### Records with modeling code
╭──

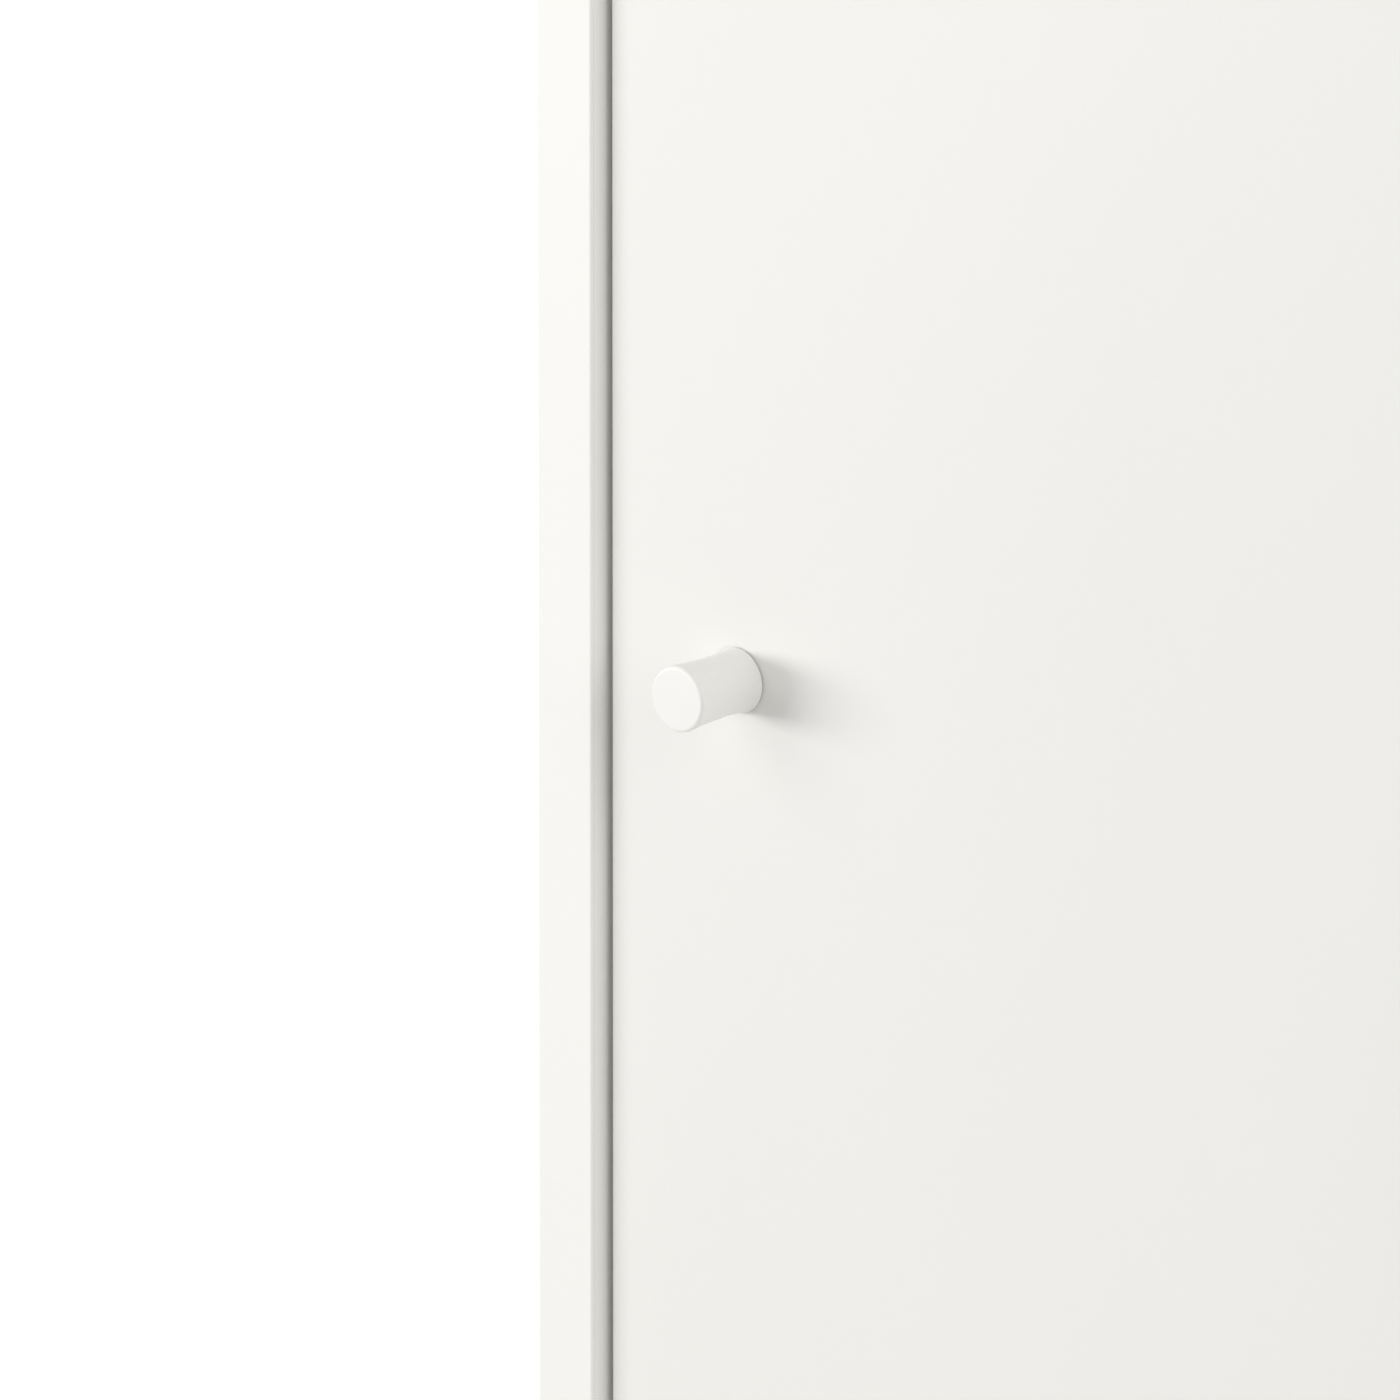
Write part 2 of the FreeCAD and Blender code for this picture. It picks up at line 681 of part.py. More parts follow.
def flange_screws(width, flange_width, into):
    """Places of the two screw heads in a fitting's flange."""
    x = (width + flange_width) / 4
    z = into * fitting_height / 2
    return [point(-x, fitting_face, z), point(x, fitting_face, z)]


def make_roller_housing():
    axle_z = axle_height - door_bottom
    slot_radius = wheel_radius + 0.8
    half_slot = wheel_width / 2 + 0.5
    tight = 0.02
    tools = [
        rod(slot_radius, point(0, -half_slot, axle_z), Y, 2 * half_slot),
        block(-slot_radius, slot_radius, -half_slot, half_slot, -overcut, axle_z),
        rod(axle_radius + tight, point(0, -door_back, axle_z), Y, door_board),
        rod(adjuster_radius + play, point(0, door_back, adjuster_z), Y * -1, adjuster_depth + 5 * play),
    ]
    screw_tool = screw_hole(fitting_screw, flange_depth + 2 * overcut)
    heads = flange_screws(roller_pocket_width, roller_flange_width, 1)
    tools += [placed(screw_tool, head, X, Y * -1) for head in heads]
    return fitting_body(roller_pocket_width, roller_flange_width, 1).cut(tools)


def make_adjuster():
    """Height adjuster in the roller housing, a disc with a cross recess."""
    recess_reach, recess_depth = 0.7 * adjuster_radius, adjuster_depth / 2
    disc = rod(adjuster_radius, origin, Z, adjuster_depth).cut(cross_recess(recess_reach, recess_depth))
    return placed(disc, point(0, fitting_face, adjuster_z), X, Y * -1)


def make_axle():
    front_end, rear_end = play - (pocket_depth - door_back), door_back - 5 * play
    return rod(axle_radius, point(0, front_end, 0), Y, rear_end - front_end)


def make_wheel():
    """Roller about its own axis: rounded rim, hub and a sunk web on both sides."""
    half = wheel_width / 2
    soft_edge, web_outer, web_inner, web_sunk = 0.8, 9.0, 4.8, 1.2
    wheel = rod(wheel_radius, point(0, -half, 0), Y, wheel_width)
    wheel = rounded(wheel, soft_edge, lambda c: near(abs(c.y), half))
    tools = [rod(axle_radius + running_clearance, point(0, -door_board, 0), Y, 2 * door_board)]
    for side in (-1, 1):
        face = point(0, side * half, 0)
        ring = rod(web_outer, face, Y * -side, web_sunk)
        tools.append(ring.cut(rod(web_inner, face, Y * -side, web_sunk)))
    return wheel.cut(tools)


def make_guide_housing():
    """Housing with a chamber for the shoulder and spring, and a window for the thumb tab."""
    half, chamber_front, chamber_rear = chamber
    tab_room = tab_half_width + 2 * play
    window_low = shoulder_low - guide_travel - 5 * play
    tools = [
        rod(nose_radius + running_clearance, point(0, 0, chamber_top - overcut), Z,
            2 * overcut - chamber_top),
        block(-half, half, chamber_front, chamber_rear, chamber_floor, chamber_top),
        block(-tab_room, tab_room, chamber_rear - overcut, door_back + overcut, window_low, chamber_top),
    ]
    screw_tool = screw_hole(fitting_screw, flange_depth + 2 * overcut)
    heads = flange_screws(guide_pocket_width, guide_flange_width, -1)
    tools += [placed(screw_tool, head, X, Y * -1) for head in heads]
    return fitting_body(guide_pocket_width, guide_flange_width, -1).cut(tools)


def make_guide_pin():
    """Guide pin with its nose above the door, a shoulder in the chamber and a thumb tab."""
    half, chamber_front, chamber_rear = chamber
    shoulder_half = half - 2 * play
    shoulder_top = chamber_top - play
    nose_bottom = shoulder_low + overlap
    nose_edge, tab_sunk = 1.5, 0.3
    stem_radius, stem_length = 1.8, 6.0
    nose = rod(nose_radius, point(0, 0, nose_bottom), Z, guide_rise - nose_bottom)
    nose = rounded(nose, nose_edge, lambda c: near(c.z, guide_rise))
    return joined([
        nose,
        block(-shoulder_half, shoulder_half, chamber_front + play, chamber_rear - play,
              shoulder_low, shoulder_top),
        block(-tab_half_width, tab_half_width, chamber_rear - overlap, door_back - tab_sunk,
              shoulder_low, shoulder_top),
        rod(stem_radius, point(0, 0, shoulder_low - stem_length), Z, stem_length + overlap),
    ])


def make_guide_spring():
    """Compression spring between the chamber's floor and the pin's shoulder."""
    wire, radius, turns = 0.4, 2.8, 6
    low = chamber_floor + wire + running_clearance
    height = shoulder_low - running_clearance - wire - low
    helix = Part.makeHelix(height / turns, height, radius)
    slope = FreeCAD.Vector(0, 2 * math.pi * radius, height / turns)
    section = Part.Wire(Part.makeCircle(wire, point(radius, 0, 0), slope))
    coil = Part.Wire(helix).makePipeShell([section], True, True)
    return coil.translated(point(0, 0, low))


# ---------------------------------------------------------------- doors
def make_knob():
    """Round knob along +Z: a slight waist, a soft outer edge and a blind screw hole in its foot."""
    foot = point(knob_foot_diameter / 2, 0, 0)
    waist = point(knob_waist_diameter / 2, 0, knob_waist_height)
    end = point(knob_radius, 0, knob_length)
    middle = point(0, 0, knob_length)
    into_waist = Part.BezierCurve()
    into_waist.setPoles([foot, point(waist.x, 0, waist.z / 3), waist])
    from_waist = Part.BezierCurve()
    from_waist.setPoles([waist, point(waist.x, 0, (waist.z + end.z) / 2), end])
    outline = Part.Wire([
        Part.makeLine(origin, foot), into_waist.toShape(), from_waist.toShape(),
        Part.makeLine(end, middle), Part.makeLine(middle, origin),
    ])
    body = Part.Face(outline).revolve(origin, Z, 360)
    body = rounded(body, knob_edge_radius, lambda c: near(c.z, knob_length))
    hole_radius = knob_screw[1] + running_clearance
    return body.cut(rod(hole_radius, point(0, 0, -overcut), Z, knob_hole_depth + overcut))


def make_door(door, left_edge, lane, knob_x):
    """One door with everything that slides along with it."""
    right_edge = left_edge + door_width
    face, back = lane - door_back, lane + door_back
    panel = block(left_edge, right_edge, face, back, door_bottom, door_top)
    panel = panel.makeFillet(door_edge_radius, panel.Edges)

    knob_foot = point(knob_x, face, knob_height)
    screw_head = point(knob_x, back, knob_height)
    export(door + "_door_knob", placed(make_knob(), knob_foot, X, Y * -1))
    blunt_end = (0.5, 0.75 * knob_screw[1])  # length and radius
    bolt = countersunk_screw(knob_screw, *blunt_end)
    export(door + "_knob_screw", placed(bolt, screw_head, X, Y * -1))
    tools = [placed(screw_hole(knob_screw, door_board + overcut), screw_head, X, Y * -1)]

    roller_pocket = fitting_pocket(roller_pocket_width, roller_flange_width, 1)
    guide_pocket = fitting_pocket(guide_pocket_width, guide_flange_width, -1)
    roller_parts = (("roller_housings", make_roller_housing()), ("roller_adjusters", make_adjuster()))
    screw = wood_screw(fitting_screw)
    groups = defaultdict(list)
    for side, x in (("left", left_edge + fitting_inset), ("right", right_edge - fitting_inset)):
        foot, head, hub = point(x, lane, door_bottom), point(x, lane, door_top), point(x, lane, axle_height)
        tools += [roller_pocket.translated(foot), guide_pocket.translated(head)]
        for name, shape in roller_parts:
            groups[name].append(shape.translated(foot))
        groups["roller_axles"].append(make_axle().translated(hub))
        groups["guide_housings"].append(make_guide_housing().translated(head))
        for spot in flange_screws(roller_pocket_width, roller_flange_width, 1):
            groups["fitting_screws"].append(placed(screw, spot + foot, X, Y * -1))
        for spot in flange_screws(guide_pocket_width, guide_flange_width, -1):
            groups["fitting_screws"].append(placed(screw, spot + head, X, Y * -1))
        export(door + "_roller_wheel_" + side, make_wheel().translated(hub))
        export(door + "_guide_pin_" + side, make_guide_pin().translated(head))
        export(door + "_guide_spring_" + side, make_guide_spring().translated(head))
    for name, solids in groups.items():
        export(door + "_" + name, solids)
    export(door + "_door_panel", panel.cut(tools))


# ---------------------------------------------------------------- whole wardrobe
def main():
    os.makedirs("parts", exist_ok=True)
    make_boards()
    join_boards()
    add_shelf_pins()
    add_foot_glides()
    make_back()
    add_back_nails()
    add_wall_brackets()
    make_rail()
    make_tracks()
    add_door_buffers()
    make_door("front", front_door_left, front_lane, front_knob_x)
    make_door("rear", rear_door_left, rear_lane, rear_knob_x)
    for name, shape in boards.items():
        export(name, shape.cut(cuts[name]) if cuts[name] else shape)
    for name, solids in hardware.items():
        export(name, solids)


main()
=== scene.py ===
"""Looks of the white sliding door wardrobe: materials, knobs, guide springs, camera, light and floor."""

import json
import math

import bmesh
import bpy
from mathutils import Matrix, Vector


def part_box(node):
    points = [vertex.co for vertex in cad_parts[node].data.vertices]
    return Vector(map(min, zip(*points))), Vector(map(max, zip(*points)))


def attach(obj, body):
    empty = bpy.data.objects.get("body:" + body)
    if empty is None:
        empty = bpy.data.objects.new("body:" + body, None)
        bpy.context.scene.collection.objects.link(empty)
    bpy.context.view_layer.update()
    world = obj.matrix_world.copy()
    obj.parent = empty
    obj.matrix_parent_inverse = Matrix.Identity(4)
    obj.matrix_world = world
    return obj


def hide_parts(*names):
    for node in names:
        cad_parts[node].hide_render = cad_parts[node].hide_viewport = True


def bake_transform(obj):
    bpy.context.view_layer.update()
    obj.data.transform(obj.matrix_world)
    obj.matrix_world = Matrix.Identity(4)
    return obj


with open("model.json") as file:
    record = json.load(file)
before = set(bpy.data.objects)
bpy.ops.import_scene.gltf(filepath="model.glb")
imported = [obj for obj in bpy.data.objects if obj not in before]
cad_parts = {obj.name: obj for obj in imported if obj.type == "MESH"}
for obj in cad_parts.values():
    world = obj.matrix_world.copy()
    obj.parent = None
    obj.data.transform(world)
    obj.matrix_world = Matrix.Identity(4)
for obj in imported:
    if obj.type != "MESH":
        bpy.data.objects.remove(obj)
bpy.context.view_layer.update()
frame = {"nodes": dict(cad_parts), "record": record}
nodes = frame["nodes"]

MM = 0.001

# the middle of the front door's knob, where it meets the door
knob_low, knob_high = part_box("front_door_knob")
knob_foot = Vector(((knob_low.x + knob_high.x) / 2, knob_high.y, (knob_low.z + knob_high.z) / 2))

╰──
╭──

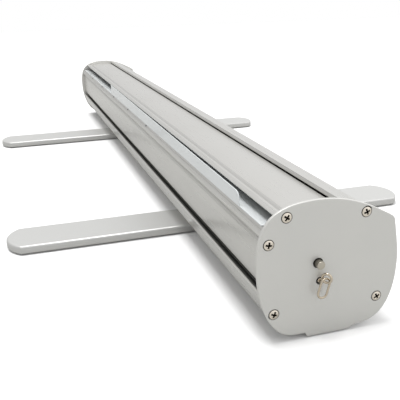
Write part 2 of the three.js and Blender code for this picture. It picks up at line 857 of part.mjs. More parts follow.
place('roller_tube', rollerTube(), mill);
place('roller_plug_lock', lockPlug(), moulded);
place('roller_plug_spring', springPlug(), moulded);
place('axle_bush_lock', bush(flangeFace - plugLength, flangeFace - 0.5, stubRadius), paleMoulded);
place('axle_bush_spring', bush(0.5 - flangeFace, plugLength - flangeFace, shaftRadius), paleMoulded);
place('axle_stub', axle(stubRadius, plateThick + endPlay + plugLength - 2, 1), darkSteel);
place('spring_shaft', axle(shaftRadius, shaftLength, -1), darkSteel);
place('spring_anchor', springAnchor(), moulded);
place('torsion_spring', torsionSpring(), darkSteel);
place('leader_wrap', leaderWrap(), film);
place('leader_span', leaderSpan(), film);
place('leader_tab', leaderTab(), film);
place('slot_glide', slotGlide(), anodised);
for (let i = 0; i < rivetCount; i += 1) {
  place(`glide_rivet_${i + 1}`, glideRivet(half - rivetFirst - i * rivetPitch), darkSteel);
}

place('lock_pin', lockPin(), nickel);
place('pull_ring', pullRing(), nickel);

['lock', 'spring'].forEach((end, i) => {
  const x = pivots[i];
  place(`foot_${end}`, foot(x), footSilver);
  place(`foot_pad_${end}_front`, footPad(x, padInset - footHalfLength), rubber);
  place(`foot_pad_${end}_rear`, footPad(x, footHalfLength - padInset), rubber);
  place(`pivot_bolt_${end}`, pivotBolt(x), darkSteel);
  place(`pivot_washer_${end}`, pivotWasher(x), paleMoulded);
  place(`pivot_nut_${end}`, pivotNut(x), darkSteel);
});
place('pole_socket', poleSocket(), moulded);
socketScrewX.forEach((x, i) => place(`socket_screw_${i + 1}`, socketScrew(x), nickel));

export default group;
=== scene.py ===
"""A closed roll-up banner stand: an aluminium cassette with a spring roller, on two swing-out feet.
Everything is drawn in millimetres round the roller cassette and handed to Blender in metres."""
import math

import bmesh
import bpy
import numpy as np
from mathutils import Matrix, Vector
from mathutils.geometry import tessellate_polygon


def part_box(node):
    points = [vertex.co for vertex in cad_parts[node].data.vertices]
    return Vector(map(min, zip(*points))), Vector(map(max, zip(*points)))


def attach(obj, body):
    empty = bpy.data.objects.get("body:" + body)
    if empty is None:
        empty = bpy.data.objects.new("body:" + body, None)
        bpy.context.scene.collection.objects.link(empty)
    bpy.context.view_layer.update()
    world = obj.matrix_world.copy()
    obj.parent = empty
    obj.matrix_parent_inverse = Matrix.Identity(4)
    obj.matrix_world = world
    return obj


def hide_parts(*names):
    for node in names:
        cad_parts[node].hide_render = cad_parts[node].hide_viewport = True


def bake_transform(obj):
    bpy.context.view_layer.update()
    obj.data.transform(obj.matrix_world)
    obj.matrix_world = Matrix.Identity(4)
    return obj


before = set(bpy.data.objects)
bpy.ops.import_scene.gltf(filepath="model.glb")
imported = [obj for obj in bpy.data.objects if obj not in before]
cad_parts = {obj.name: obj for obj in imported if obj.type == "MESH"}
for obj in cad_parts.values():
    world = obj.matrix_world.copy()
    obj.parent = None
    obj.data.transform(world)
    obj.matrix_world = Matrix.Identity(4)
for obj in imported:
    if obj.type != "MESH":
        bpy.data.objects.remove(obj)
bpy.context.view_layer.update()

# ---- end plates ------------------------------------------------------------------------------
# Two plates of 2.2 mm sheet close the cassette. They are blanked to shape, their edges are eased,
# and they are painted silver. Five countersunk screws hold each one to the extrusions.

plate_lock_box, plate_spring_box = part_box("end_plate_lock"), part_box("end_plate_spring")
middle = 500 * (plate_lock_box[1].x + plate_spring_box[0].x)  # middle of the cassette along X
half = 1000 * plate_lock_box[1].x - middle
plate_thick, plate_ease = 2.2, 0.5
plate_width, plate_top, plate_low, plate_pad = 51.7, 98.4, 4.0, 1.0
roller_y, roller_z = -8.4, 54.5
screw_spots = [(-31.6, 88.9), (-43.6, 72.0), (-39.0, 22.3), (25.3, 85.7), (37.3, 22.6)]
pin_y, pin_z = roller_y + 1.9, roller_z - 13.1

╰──

Everything from the line with "Write part 2 of the FreeCAD" through the line with "return placed(disc, point(0, fitting_face, adjuster_z), X, Y", both ends included, should be repeated exactly; nothing else should appear.

### RESULT FOR THIS EXERCISE
Write part 2 of the FreeCAD and Blender code for this picture. It picks up at line 681 of part.py. More parts follow.
def flange_screws(width, flange_width, into):
    """Places of the two screw heads in a fitting's flange."""
    x = (width + flange_width) / 4
    z = into * fitting_height / 2
    return [point(-x, fitting_face, z), point(x, fitting_face, z)]


def make_roller_housing():
    axle_z = axle_height - door_bottom
    slot_radius = wheel_radius + 0.8
    half_slot = wheel_width / 2 + 0.5
    tight = 0.02
    tools = [
        rod(slot_radius, point(0, -half_slot, axle_z), Y, 2 * half_slot),
        block(-slot_radius, slot_radius, -half_slot, half_slot, -overcut, axle_z),
        rod(axle_radius + tight, point(0, -door_back, axle_z), Y, door_board),
        rod(adjuster_radius + play, point(0, door_back, adjuster_z), Y * -1, adjuster_depth + 5 * play),
    ]
    screw_tool = screw_hole(fitting_screw, flange_depth + 2 * overcut)
    heads = flange_screws(roller_pocket_width, roller_flange_width, 1)
    tools += [placed(screw_tool, head, X, Y * -1) for head in heads]
    return fitting_body(roller_pocket_width, roller_flange_width, 1).cut(tools)


def make_adjuster():
    """Height adjuster in the roller housing, a disc with a cross recess."""
    recess_reach, recess_depth = 0.7 * adjuster_radius, adjuster_depth / 2
    disc = rod(adjuster_radius, origin, Z, adjuster_depth).cut(cross_recess(recess_reach, recess_depth))
    return placed(disc, point(0, fitting_face, adjuster_z), X, Y * -1)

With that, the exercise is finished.